When complete, the 50-foot-deep channel will include 253 miles of river passing through four of the country’s top 15 ports: the Plaquemines Port, Harbor and Terminal district; the Port of New Orleans; the Port of South Louisiana and the Port of Baton Rouge. Murphy said only about 75 miles of that path needed the extra dredging.
Those ports handle more than 500 million tons of cargo a year, including 60 percent of the country’s grain, and are connected to 14,500 miles of inland navigable waterways.
According to the Big River Coalition, an arm of the Louisiana Maritime Association, the pilots associations controlling shipping on the lower river have now cleared ships for maximum drafts of 50 feet from the river’s mouth to the Huey P. Long Bridge.
Draft limits lessen upriver of that bridge, to 49 feet between the Long Bridge and Donaldsonville, 47 feet for the next five miles and then back to 45 feet through the Baton Rouge area.
Six dredge ships, three owned by the Corps of Engineers and three by private contractors, were still deepening portions of the river channel this week.
Two corps dredges, the Hurley and the Jadwin, and the Pine Bluff Sand and Gravel Co.’s Wallace McGeorge dredge, are deepening “crossings,” the bend areas along the river where the navigation channel tends to fill with sediment, to 50 feet. That will eventually let ships with that draft travel all the way to Baton Rouge.
Manson Construction’s Glenn Edwards hopper dredge was operating in the river along the Port of South Louisiana’s docks in St. Charles Parish. Great Lakes Dredge and Dock’s Terrapin Island hopper dredge was operating just below Head of Passes, while the corps’ Wheeler hopper dredge was continuing to deepen an area of Southwest Pass right at its mouth, about 20 miles below Head of Passes.
This Pine Bluff Sand and Gravel Co. video describes the type of dredging that its Wallace McGeorge dustpan dredge is conducting. The dredge is now deepening the channel in Sardine Crossing, a U-shaped river bend about 219 miles above Head of Passes near the intersection of River Road and Ben Hur Road in East Baton Rouge Parish.

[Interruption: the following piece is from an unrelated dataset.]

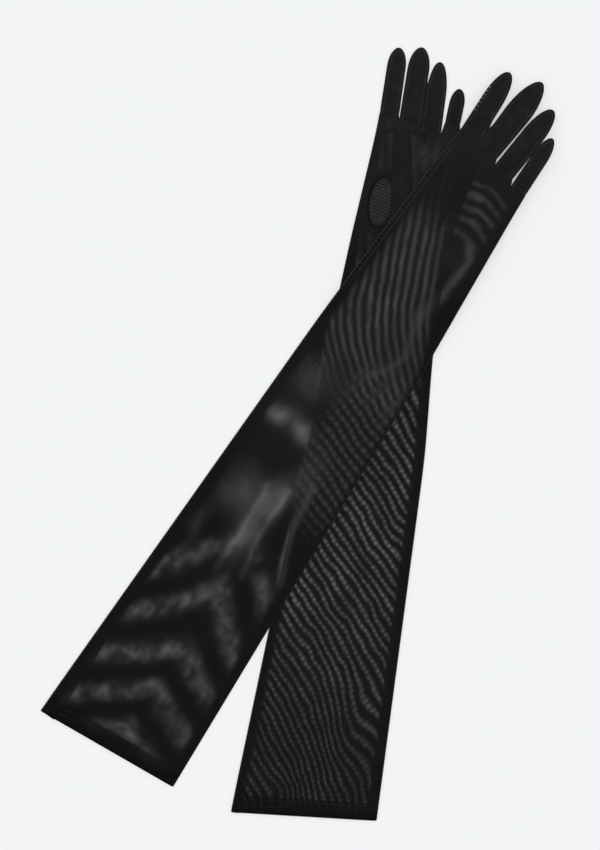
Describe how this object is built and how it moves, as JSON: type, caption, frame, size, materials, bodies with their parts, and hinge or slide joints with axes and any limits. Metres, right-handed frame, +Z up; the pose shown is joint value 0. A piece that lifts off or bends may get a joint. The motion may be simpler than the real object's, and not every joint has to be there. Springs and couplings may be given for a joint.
{
  "type": "opera gloves",
  "caption": "Pair of sheer black net opera gloves, laid flat and crossed, with set-in thumbs, turned hems and folding fingers and sleeves.",
  "frame": {"origin": "centre of the bottom of the pair's box, on the table it lies on", "axes": "+Z up off the table, +Y towards the fingertips along the longest side, +X to the right when the fingers point away"},
  "size_m": [0.4114, 0.6194, 0.0097],
  "materials": {
    "net": "sheer black power net, one layer, matt with a faint sheen",
    "finger_net": "black power net over folded fourchettes, nearly opaque",
    "fourchette": "folded black net strips",
    "seam": "several layers of black net, overlocked",
    "hem": "turned-up black net",
    "thread": "black polyester sewing thread, slight sheen"
  },
  "bodies": {
    "left_hand": {"left_back_panel": "net", "left_palm_panel": "net", "left_inner_seam": "seam", "left_outer_seam": "seam", "left_thumb_hole_seam": "seam"},
    "left_upper_sleeve": {"left_upper_back_panel": "net", "left_upper_palm_panel": "net", "left_upper_inner_seam": "seam", "left_upper_outer_seam": "seam", "left_hem": "hem", "left_hem_stitching": "thread"},
    "left_thumb": {"left_thumb": "finger_net", "left_thumb_seam": "seam"},
    "left_index_finger": {"left_index_back": "finger_net", "left_index_palm": "finger_net", "left_index_fourchettes": "fourchette", "left_index_seam": "seam"},
    "left_middle_finger": {"left_middle_back": "finger_net", "left_middle_palm": "finger_net", "left_middle_fourchettes": "fourchette"},
    "left_ring_finger": {"left_ring_back": "finger_net", "left_ring_palm": "finger_net", "left_ring_fourchettes": "fourchette"},
    "left_little_finger": {"left_little_back": "finger_net", "left_little_palm": "finger_net", "left_little_fourchettes": "fourchette", "left_little_seam": "seam"},
    "right_hand": {"right_back_panel": "net", "right_palm_panel": "net", "right_inner_seam": "seam", "right_outer_seam": "seam", "right_thumb_hole_seam": "seam"},
    "right_upper_sleeve": {"right_upper_back_panel": "net", "right_upper_palm_panel": "net", "right_upper_inner_seam": "seam", "right_upper_outer_seam": "seam", "right_hem": "hem", "right_hem_stitching": "thread"},
    "right_thumb": {"right_thumb": "finger_net", "right_thumb_seam": "seam"},
    "right_index_finger": {"right_index_back": "finger_net", "right_index_palm": "finger_net", "right_index_fourchettes": "fourchette", "right_index_seam": "seam"},
    "right_middle_finger": {"right_middle_back": "finger_net", "right_middle_palm": "finger_net", "right_middle_fourchettes": "fourchette"},
    "right_ring_finger": {"right_ring_back": "finger_net", "right_ring_palm": "finger_net", "right_ring_fourchettes": "fourchette"},
    "right_little_finger": {"right_little_back": "finger_net", "right_little_palm": "finger_net", "right_little_fourchettes": "fourchette", "right_little_seam": "seam"}
  },
  "joints": [
    {"name": "right_glove_lift", "type": "slide", "parent": "left_hand", "child": "right_hand", "axis": [0, 0, 1], "range_m": [0, 0.15]},
    {"name": "left_sleeve_fold", "type": "hinge", "parent": "left_hand", "child": "left_upper_sleeve", "pos_m": [0.026, -0.18254, 0.0016], "axis": [-0.9854, 0.1702, 0], "range_deg": [0, 150]},
    {"name": "left_thumb_swing", "type": "hinge", "parent": "left_hand", "child": "left_thumb", "pos_m": [0.06631, 0.18497, 0.0019], "axis": [0, 0, 1], "range_deg": [0, 55]},
    {"name": "left_index_bend", "type": "hinge", "parent": "left_hand", "child": "left_index_finger", "pos_m": [0.07327, 0.25582, 0.0016], "axis": [0.9893, -0.1461, 0], "range_deg": [0, 90]},
    {"name": "left_middle_bend", "type": "hinge", "parent": "left_hand", "child": "left_middle_finger", "pos_m": [0.08971, 0.24993, 0.0016], "axis": [0.9871, -0.1599, 0], "range_deg": [0, 90]},
    {"name": "left_ring_bend", "type": "hinge", "parent": "left_hand", "child": "left_ring_finger", "pos_m": [0.10652, 0.24094, 0.0016], "axis": [0.9914, -0.1305, 0], "range_deg": [0, 90]},
    {"name": "left_little_bend", "type": "hinge", "parent": "left_hand", "child": "left_little_finger", "pos_m": [0.12379, 0.2481, 0.0016], "axis": [0.9774, -0.2113, 0], "range_deg": [0, 90]},
    {"name": "right_sleeve_fold", "type": "hinge", "parent": "right_hand", "child": "right_upper_sleeve", "pos_m": [0.01234, 0.00005, 0.00556], "axis": [-0.8368, 0.5476, 0], "range_deg": [0, 150]},
    {"name": "right_thumb_swing", "type": "hinge", "parent": "right_hand", "child": "right_thumb", "pos_m": [0.09932, 0.17499, 0.00604], "axis": [-0.0067, -0.0102, 0.9999], "range_deg": [0, 55]},
    {"name": "right_index_bend", "type": "hinge", "parent": "right_hand", "child": "right_index_finger", "pos_m": [0.13891, 0.23987, 0.00886], "axis": [0.8462, -0.5329, 0.0002], "range_deg": [0, 75]},
    {"name": "right_middle_bend", "type": "hinge", "parent": "right_hand", "child": "right_middle_finger", "pos_m": [0.15199, 0.22534, 0.0088], "axis": [0.7859, -0.6184, -0.0011], "range_deg": [0, 75]},
    {"name": "right_ring_bend", "type": "hinge", "parent": "right_hand", "child": "right_ring_finger", "pos_m": [0.16448, 0.2088, 0.00872], "axis": [0.7793, -0.6266, -0.0012], "range_deg": [0, 75]},
    {"name": "right_little_bend", "type": "hinge", "parent": "right_hand", "child": "right_little_finger", "pos_m": [0.17608, 0.19404, 0.00864], "axis": [0.8329, -0.5534, -0.0001], "range_deg": [0, 75]}
  ]
}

The corps is overdredging to 54 feet the southernmost segment of the river, between Venice and the river’s mouth, to increase the time before maintenance dredging is required.
In recommending the deepening project in a 2018 report, the corps estimated it would add as much as $127.5 million a year to the U.S. economy, compared to its estimated annual maintenance costs of $17.7 million.
But both the estimate of the project’s economic value, and its annual upkeep, came before inflation began rapidly rising the Russia-Ukraine war increased grain export costs.
The deepening project also will improve access to several proposed liquefied natural gas terminals on the lower river, as well as to more than 150 petrochemical plants between its mouth and Baton Rouge.
Louisiana’s share of the deepening project cost is more than $100 million, including $39 million of the dredging costs and $80 million to adjust pipelines and other utilities. But the state expected much of the utility costs to be borne by the owners, thanks to provisions included in permits that allowed them to use the riverbed.
Officials say the deeper channel eventually will allow modern New Panamax vessels, next-generation ships built to use the widened Panama Canal, and Post Panamax vessels, which might be too large for the Central America shortcut between the Pacific and Atlantic oceans, to travel as far north as Baton Rouge – if their superstructure fits below the Crescent City Connection bridge in New Orleans.
Material dredged in the lower river is being used to build about 2¼ square miles of new wetlands in the federal Delta National Wildlife Refuge and the state Pass A Loutre Wildlife Management Area. Material dredged from the southernmost 2½ miles of Southwest Pass has been placed in an existing ocean dredge material disposal site.